I think devus is an exception, because even though it indicates pressure, it expresses obligation rather than desire or preference.


Actually, it can be any of the above (jussive, optative, imperative), depending on context.


I thought "Ni iru" is more close to "Let us go" and similarly "Mi iru" is "Let me go" (as in "let me go and get some cheese"), so I typed "Don't let one put the ice cream ~~". Can I interpret -u in this form?


I'd say ‘Let one not put […]’, although I didn't try it here.


How does ice become ice cream? I sort of understand it for water based frozen treats, but not for anything I would purchase that is called ice cream?


Yeah, this one is really weird to me because the word glaciaĵo just translates to 'ice thing'.


Even Esperanto is weird sometimes. It's just, usually, less weird than English.

In standard (UK) English the word "ices" can refer to "ice creams".


Similar in Norwegian, Iskrem can be the simple Is.


What is the difference between "pako" and "pakaĵo"? I've tried looking it up in several dictionaries, but it is still not clear. Is it about size?


I've gone 20 years and never used the word pako. That's the only difference I can see.


The "Oni ne metu glaciaĵon…" part sounded like "Onlinet uzi aĵon…"

I believe that I've complained about this one before.


What if it's freeze-dried Astronaut ice cream? By the way, would freeze-dried ice cream in Esperanto be malvarmasekiĝis glaciaĵon?


Probably "liofilizita glaciaĵo", i.e. lyophilised ice cream.

Also note that freeze-dried uses the English past participle, not the simple past, so you can't translate it with the Esperanto -is ending.


Why is package in the accusative case since it is the object of preposition ? Does it have something to do with the preceding now being in the accusative case ?


There are a number of prepositions that can take either the nominative or the accusative case: the nominative when they describe location and the accusative when they describe motion.

"En" is one of this group of adjectives.

"en pakaĵo" = in a package (location) vs. "en pakaĵon" = into a package (motion).

Other prepositions in this category include sur, super, sub, inter, trans, and tra.

(Notably not in this category is al, which always involves motion and so, since it doesn't have to make a distinction, follows the general rule that prepositions are followed by the nominative.)

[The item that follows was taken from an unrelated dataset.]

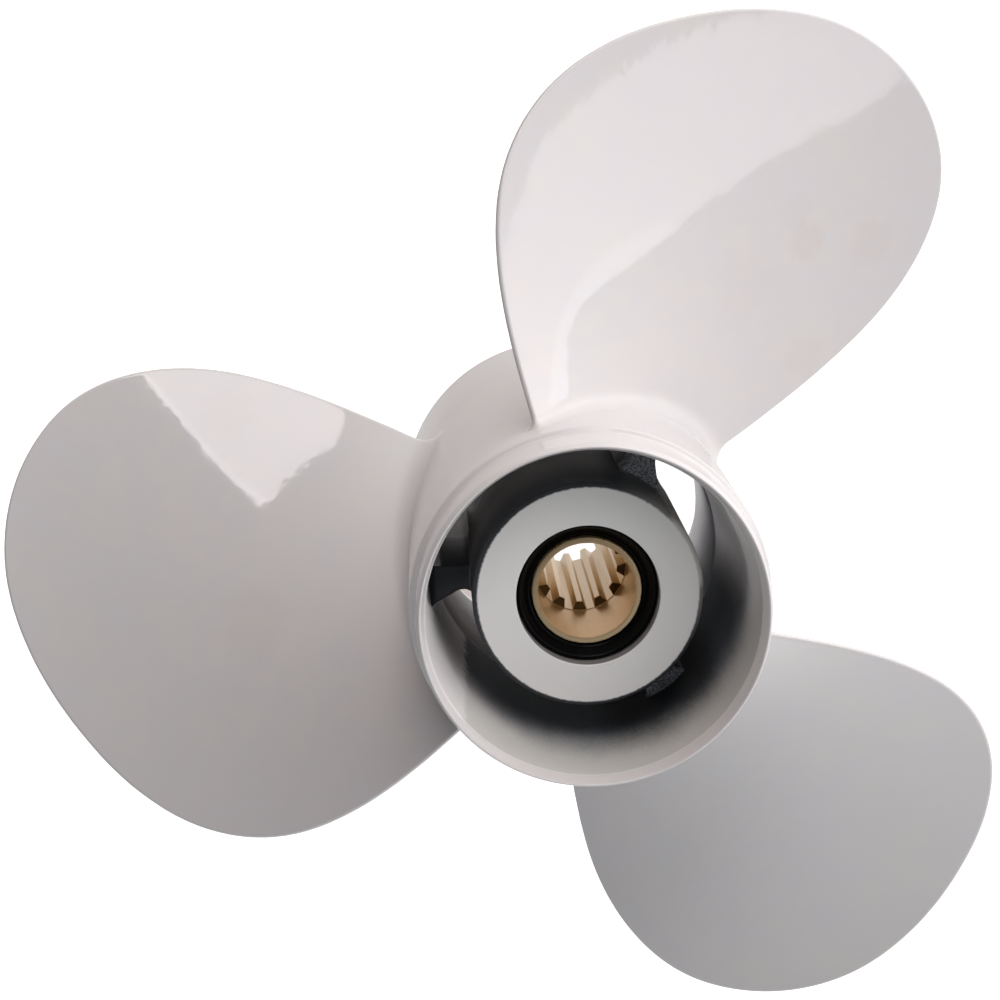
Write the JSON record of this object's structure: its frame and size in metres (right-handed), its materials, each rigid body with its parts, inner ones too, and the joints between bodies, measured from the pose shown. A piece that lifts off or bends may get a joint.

A very logical and helpful explanation. Many thanks. '


Can anyone tell me the real esperanto words for luggage and package, or is this another case of esperanto using the same word for two entirely different concepts?


Entirely different?


Cxi tiu parolanto tro rapide. :(


It's a very common comment on the forum to say that this speaker is too fast. Please have a look at my mini-FAQ on that topic.



Why pakaĵon is here accusative? it is not harmful and ambiguous instead of being useful for being unambiguous?